## OBJECTIVE
Exactly as they appear, copy the lines of the listing from the one containing "bpy.context.scene.collection.objects.link(empty)" through the final line, both included, and nothing else.

[start of INFORMATION SHOWN]

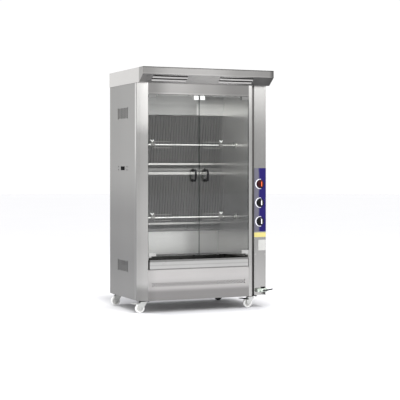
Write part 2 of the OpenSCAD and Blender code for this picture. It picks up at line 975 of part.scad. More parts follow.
// The small cover on the left side, with its screws
module side_cover() {
    front = jamb_slant + return_d;
    middle = front + (body_d - front) / 2;
    z = overall_h * 0.59;
    color("black")
        at_corner() {
            block([-cover_t, middle - cover_w / 2, z - cover_h / 2],
                [0, middle + cover_w / 2, z + cover_h / 2]);
            for (side = [-1, 1], level = [-1, 1]) {
                rod_x(-2, 0, middle + side * cover_screw_y, z + level * cover_screw_z, 8);
            }
        }
}

// One glass pane from its outer edge inwards, for a door hung on its left
module pane() {
    grip_z = [handle_z - handle_leg, handle_z + handle_leg];
    difference() {
        block([0, glass_y, door_low], [door_w, glass_y + glass_t, door_top]);
        block([-1, 0, door_low - 1],
            [notch_w + seat, glass_y + glass_t + 2, door_low + clamp_h + seat]);
        block([-1, 0, door_top - clamp_h - seat],
            [notch_w + seat, glass_y + glass_t + 2, door_top + 1]);
        for (z = grip_z) {
            rod_y(door_w - handle_in, 0, glass_y + glass_t + 2, z, bolt_d + 2 * seat);
        }
    }
}

// A bow handle with its bolts and pads, for a door hung on its left
module bow_handle() {
    x = door_w - handle_in;
    grip_y = glass_y - handle_out;
    back = glass_y + glass_t;
    rod_z(x, grip_y, handle_z - handle_leg + handle_bend, handle_z + handle_leg - handle_bend,
        handle_d);
    for (side = [-1, 1]) {
        leg_z = handle_z + side * handle_leg;
        rod_y(x, grip_y + handle_bend, glass_y, leg_z, handle_d);
        translate([x, grip_y + handle_bend, leg_z - side * handle_bend])
            rotate([0, 90, 0])
                rotate([0, 0, side > 0 ? 180 : 270])
                    rotate_extrude(angle = 90)
                        translate([handle_bend, 0])
                            circle(d = handle_d);
        rod_y(x, glass_y - plate_t, glass_y, leg_z, pad_d);
        rod_y(x, glass_y - 1, back + 5, leg_z, bolt_d);
        rod_y(x, back, back + 5, leg_z, pad_d);
    }
}

// Pivot clamps and catch plate, for a door hung on its left
module fittings() {
    front = glass_y - cheek_t;
    back = glass_y + glass_t + cheek_t;
    for (z = [door_low, door_top - clamp_h]) {
        difference() {
            union() {
                block([0, front, z], [clamp_l, glass_y, z + clamp_h]);
                block([0, glass_y + glass_t, z], [clamp_l, back, z + clamp_h]);
                block([0, front, z], [notch_w, back, z + clamp_h]);
            }
            rod_z(pivot_in, pivot_y, z == door_low ? z - 1 : z + clamp_h - pin_depth,
                z == door_low ? z + pin_depth : z + clamp_h + 1, pivot_d + 2 * fit);
        }
        for (x = [notch_w + 8, clamp_l - 10]) {
            rod_y(x, front - 2, front, z + clamp_h / 2, 9);
        }
    }
    for (y = [glass_y - plate_t, glass_y + glass_t]) {
        block([door_w - catch_w - 6, y, door_top - plate_h - 5],
            [door_w - 6, y + plate_t, door_top - 5]);
    }
}

// Places a left-hung door's piece in the left or in the right half
module left_half() {
    translate([left_door_x, 0, 0])
        children();
}

module right_half() {
    translate([right_door_x, 0, 0])
        mirror([1, 0, 0])
            children();
}

module left_glass() {
    color("lightcyan", 0.3)
        at_corner()
            left_half()
                pane();
}

module right_glass() {
    color("lightcyan", 0.3)
        at_corner()
            right_half()
                pane();
}

module left_handle() {
    color("black")
        at_corner()
            left_half()
                bow_handle();
}

module right_handle() {
    color("black")
        at_corner()
            right_half()
                bow_handle();
}

module left_door_fittings() {
    color("lightgray")
        at_corner()
            left_half()
                fittings();
}

module right_door_fittings() {
    color("lightgray")
        at_corner()
            right_half()
                fittings();
}

module drip_tray() {
    x0 = open_x0 + tray_left_gap;
    x1 = open_x1 - tray_right_gap;
    z0 = apron_top + sheet + seat;
    z1 = z0 + tray_h;
    color("darkgray")
        at_corner() {
            difference() {
                union() {
                    block([x0, 0, z0], [x1, tray_d, z1]);
                    block([x0, -tray_lip, z1 - sheet], [x1, 0, z1]);
                    block([x0, -tray_lip, z1 - lip_h], [x1, sheet - tray_lip, z1]);
                }
                block([x0 + sheet, sheet, z0 + sheet], [x1 - sheet, tray_d - sheet, z1 + 1]);
            }
        }
}

// One spit: a bar with a point at its left end and a drive flat at its right
module spit(z) {
    at_corner() {
        difference() {
            union() {
                rod_x(spit_x0, spit_x1, spit_y, z, spit_d);
                rod_x(open_x1 - bush_t - 5, open_x1 - bush_t - seat, spit_y, z, spit_d + 8);
            }
            for (side = [-1, 1]) {
                translate([spit_x1 - 16, spit_y, z + side * spit_d * 0.9])
                    cube([34, 2 * spit_d, spit_d], center = true);
            }
        }
    }
}

module upper_spit() {
    color("silver")
        spit(upper_spit_z);
}

module lower_spit() {
    color("silver")
        spit(lower_spit_z);
}

// A meat fork with its hub's outer end at x = 0 and its tines along +X
module meat_fork() {
    tip = 24;
    end = hub_l + tine_l;
    difference() {
        union() {
            rod_x(0, hub_l, 0, 0, hub_d);
            block([hub_l - fork_bar_t, -tine_d, -tine_off - tine_d],
                [hub_l, tine_d, tine_off + tine_d]);
            rod_z(screw_in, 0, 0, hub_d / 2 + 4, 2 * screw_d);
        }
        rod_x(-1, hub_l + 1, 0, 0, spit_d + 2 * fit);
        rod_z(screw_in, 0, 0, hub_d / 2 + 5, screw_d + 2 * fit);
    }
    for (side = [-1, 1]) {
        rod_x(hub_l - 1, end - tip, 0, side * tine_off, tine_d);
        translate([end - tip, 0, side * tine_off])
            rotate([0, 90, 0])
                cylinder(d1 = tine_d, d2 = 1, h = tip);
    }
}

// The thumbscrew of a fork, with its wings above the hub
module thumbscrew() {
    low = spit_d / 2 + seat;
    head = hub_d / 2 + 4 + seat;
    wing_z = max(tine_off + 2, head + wing_w / 2);
    translate([screw_in, 0, 0]) {
        rod_z(0, 0, low, wing_z, screw_d);
        rod_z(0, 0, head, wing_z + 4, 2 * screw_d - 2);
        for (side = [-1, 1]) {
            translate([0, 0, wing_z])
                rotate([0, side * wing_lean, 0]) {
                    block([-wing_w / 2, -2, 0], [wing_w / 2, 2, wing_l]);
                    rod_y(0, -2, 2, wing_l, wing_w);
                }
        }
    }
}

// Places a fork's piece at the left or the right end of a spit
module left_end(z) {
    translate([open_x0 + fork_left_in - screw_in, spit_y, z])
        children();
}

module right_end(z) {
    translate([open_x1 - fork_right_in + screw_in, spit_y, z])
        mirror([1, 0, 0])
            children();
}

module upper_left_fork() {
    color("silver")
        at_corner()
            left_end(upper_spit_z)
                meat_fork();
}

module upper_right_fork() {
    color("silver")
        at_corner()
            right_end(upper_spit_z)
                meat_fork();
}

module lower_left_fork() {
    color("silver")
        at_corner()
            left_end(lower_spit_z)
                meat_fork();
}

module lower_right_fork() {
    color("silver")
        at_corner()
            right_end(lower_spit_z)
                meat_fork();
}

module upper_left_thumbscrew() {
    color("silver")
        at_corner()
            left_end(upper_spit_z)
                thumbscrew();
}

module upper_right_thumbscrew() {
    color("silver")
        at_corner()
            right_end(upper_spit_z)
                thumbscrew();
}

module lower_left_thumbscrew() {
    color("silver")
        at_corner()
            left_end(lower_spit_z)
                thumbscrew();
}

module lower_right_thumbscrew() {
    color("silver")
        at_corner()
            right_end(lower_spit_z)
                thumbscrew();
}

// A knob with a raised grip bar and a pointer groove
module knob(z) {
    front = knob_back - knob_t;
    skirt = 6;
    at_corner()
        translate([column_mid, 0, z]) {
            rod_y(0, knob_back - skirt - seat, knob_back - seat, 0, knob_d);
            difference() {
                rod_y(0, front + 4, knob_back - skirt, 0, knob_d - 8);
                for (side = [-1, 1]) {
                    block([side > 0 ? 9 : -knob_d, front, -knob_d],
                        [side > 0 ? knob_d : -9, knob_back - skirt - 4, knob_d]);
                }
            }
            block([-7, front, -knob_d / 2 + 6], [7, front + 6, knob_d / 2 - 6]);
            rod_y(0, knob_back - skirt, column_set + 40, 0, shaft_d);
        }
}

module top_knob() {
    color("darkred")
        knob(knobs_z[0]);
}

module middle_knob() {
    color("black")
        knob(knobs_z[1]);
}

module bottom_knob() {
    color("black")
        knob(knobs_z[2]);
}

// Outline in XZ of one leg of a caster's fork
function leg_outline() = [
    [-crown_r, crown_top], [crown_r, crown_top], [crown_r, crown_low - 6],
    [-trail + 14, axle_z - 12], [-trail - 12, axle_z - 12], [-trail - 14, axle_z + 14],
    [pedal_pin_x - 9, pedal_pin_z + 6]];

module leg(y) {
    translate([0, y, 0])
        rotate([90, 0, 0])
            mirror([0, 0, 1])
                linear_extrude(leg_t)
                    polygon(leg_outline());
}

// A caster's fork with its axle, and the pins of its pedal if it has a brake
module caster_fork(place, braked) {
    color("silver")
        at_corner()
            translate([place.x, place.y, 0]) {
                difference() {
                    union() {
                        rod_z(0, 0, crown_low, crown_top, 2 * crown_r);
                        block([-crown_r, -leg_out, crown_low],
                            [crown_r, leg_out, crown_top]);
                        leg(leg_in);
                        leg(-leg_out);
                    }
                    rod_z(0, 0, crown_low - 1, crown_top + 1, kingpin_d + 2 * fit);
                }
                rod_y(-trail, -leg_out - 4, leg_out + 4, axle_z, axle_d);
                for (side = [-1, 1]) {
                    rod_y(-trail, side * (leg_out + 2) - 2, side * (leg_out + 2) + 2, axle_z,
                        axle_d + 6);
                    if (braked) {
                        rod_y(pedal_pin_x, side * (leg_out + 1) - 4, side * (leg_out + 1) + 4,
                            pedal_pin_z, pedal_pin_d);
                    }
                }
            }
}

// A wheel with a rounded tread and a hub
module wheel(place) {
    half = wheel_w / 2;
    round_r = 5;
    arc = [for (a = [0 : 15 : 90])
        [wheel_d / 2 - round_r + round_r * sin(a), half - round_r + round_r * cos(a)]];
    arc_low = [for (a = [90 : -15 : 0])
        [wheel_d / 2 - round_r + round_r * sin(a), -half + round_r - round_r * cos(a)]];
    bore_r = axle_d / 2 + fit;
    color("gainsboro")
        at_corner()
            translate([place.x - trail, place.y, axle_z])
                rotate([90, 0, 0])
                    rotate_extrude($fn = 64)
                        polygon(concat([[bore_r, half + 1], [axle_d, half + 1], [axle_d + 1, half - 3],
                            [wheel_d / 2 - 11, half - 3], [wheel_d / 2 - 9, half]],
                            arc, arc_low,
                            [[wheel_d / 2 - 9, -half], [wheel_d / 2 - 11, 3 - half],
                            [axle_d + 1, 3 - half], [axle_d, -half - 1], [bore_r, -half - 1]]));
}

// A brake pedal: two arms beside the fork's legs and a tread at their end
module pedal(place) {
    arm_y = leg_out + seat;
    tread_x = -pedal_reach;
    tread_z = pedal_pin_z + 6;
    color("dimgray")
        at_corner()
            translate([place.x, place.y, 0]) {
                difference() {
                    for (side = [-1, 1]) {
                        translate([0, side * (arm_y + 1.5) + 1.5, 0])
                            rotate([90, 0, 0])
                                linear_extrude(3)
                                    polygon([
                                        [pedal_pin_x + 7, pedal_pin_z - 5],
                                        [pedal_pin_x + 7, pedal_pin_z + 6],
                                        [tread_x + 8, tread_z + 4], [tread_x + 8, tread_z],
                                        [pedal_pin_x - 24, pedal_pin_z]]);
                    }
                    rod_y(pedal_pin_x, -leg_out - 10, leg_out + 10, pedal_pin_z,
                        pedal_pin_d + 2 * fit);
                }
                block([tread_x, -arm_y - 3, tread_z],
                    [pedal_pin_x - 31, arm_y + 3, tread_z + 4]);
            }
}

module front_left_fork() {
    caster_fork(casters[0], true);
}

module front_right_fork() {
    caster_fork(casters[1], true);
}

module rear_left_fork() {
    caster_fork(casters[2], false);
}

module rear_right_fork() {
    caster_fork(casters[3], false);
}

module front_left_wheel() {
    wheel(casters[0]);
}

module front_right_wheel() {
    wheel(casters[1]);
}

module rear_left_wheel() {
    wheel(casters[2]);
}

module rear_right_wheel() {
    wheel(casters[3]);
}

module front_left_pedal() {
    pedal(casters[0]);
}

module front_right_pedal() {
    pedal(casters[1]);
}

base_frame();
caster_plates();
left_side_panel();
right_side_panel();
back_panel();
left_inner_wall();
right_inner_wall();
oven_ceiling();
oven_floor();
flue_header();
lower_back_wall();
upper_burner();
lower_burner();
fat_ledges();
left_jamb();
right_jamb();
valance();
front_apron();
canopy();
control_box();
control_front();
switch_panel();
door_catches();
door_pivots();
spit_bearings();
spit_gearmotors();
gas_manifold();
gas_valve();
side_cover();
left_glass();
left_handle();
left_door_fittings();
right_glass();
right_handle();
right_door_fittings();
drip_tray();
upper_spit();
lower_spit();
upper_left_fork();
upper_right_fork();
lower_left_fork();
lower_right_fork();
upper_left_thumbscrew();
upper_right_thumbscrew();
lower_left_thumbscrew();
lower_right_thumbscrew();
top_knob();
middle_knob();
bottom_knob();
valve_lever();
front_left_fork();
front_right_fork();
rear_left_fork();
rear_right_fork();
front_left_wheel();
front_right_wheel();
rear_left_wheel();
rear_right_wheel();
front_left_pedal();
front_right_pedal();
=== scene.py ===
import math

import bmesh
import bpy
from mathutils import Matrix, Vector


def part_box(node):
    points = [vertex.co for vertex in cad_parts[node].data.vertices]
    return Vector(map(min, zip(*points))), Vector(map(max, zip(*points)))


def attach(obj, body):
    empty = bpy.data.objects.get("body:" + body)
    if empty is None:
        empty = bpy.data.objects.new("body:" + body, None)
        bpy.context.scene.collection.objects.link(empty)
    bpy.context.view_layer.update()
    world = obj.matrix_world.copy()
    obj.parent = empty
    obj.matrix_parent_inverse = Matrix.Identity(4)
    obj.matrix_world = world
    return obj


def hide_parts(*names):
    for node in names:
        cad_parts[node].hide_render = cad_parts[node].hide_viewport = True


bl_info = {
    "name": "Lamb rotisserie looks",
    "version": (1, 0, 0),
    "blender": (4, 5, 0),
    "location": "3D View > Sidebar > Rotisserie",
    "description": "Finishes and fine pieces of a two-spit lamb rotisserie oven",
    "category": "Object",
}

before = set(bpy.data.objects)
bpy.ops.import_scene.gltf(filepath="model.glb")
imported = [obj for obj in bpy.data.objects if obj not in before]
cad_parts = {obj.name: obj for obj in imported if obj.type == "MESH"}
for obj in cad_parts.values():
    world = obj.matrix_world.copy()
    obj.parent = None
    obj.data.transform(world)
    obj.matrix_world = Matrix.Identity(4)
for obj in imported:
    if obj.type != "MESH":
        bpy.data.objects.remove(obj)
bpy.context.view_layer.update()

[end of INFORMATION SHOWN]

## WRITTEN REPLY
        bpy.context.scene.collection.objects.link(empty)
    bpy.context.view_layer.update()
    world = obj.matrix_world.copy()
    obj.parent = empty
    obj.matrix_parent_inverse = Matrix.Identity(4)
    obj.matrix_world = world
    return obj


def hide_parts(*names):
    for node in names:
        cad_parts[node].hide_render = cad_parts[node].hide_viewport = True


bl_info = {
    "name": "Lamb rotisserie looks",
    "version": (1, 0, 0),
    "blender": (4, 5, 0),
    "location": "3D View > Sidebar > Rotisserie",
    "description": "Finishes and fine pieces of a two-spit lamb rotisserie oven",
    "category": "Object",
}

before = set(bpy.data.objects)
bpy.ops.import_scene.gltf(filepath="model.glb")
imported = [obj for obj in bpy.data.objects if obj not in before]
cad_parts = {obj.name: obj for obj in imported if obj.type == "MESH"}
for obj in cad_parts.values():
    world = obj.matrix_world.copy()
    obj.parent = None
    obj.data.transform(world)
    obj.matrix_world = Matrix.Identity(4)
for obj in imported:
    if obj.type != "MESH":
        bpy.data.objects.remove(obj)
bpy.context.view_layer.update()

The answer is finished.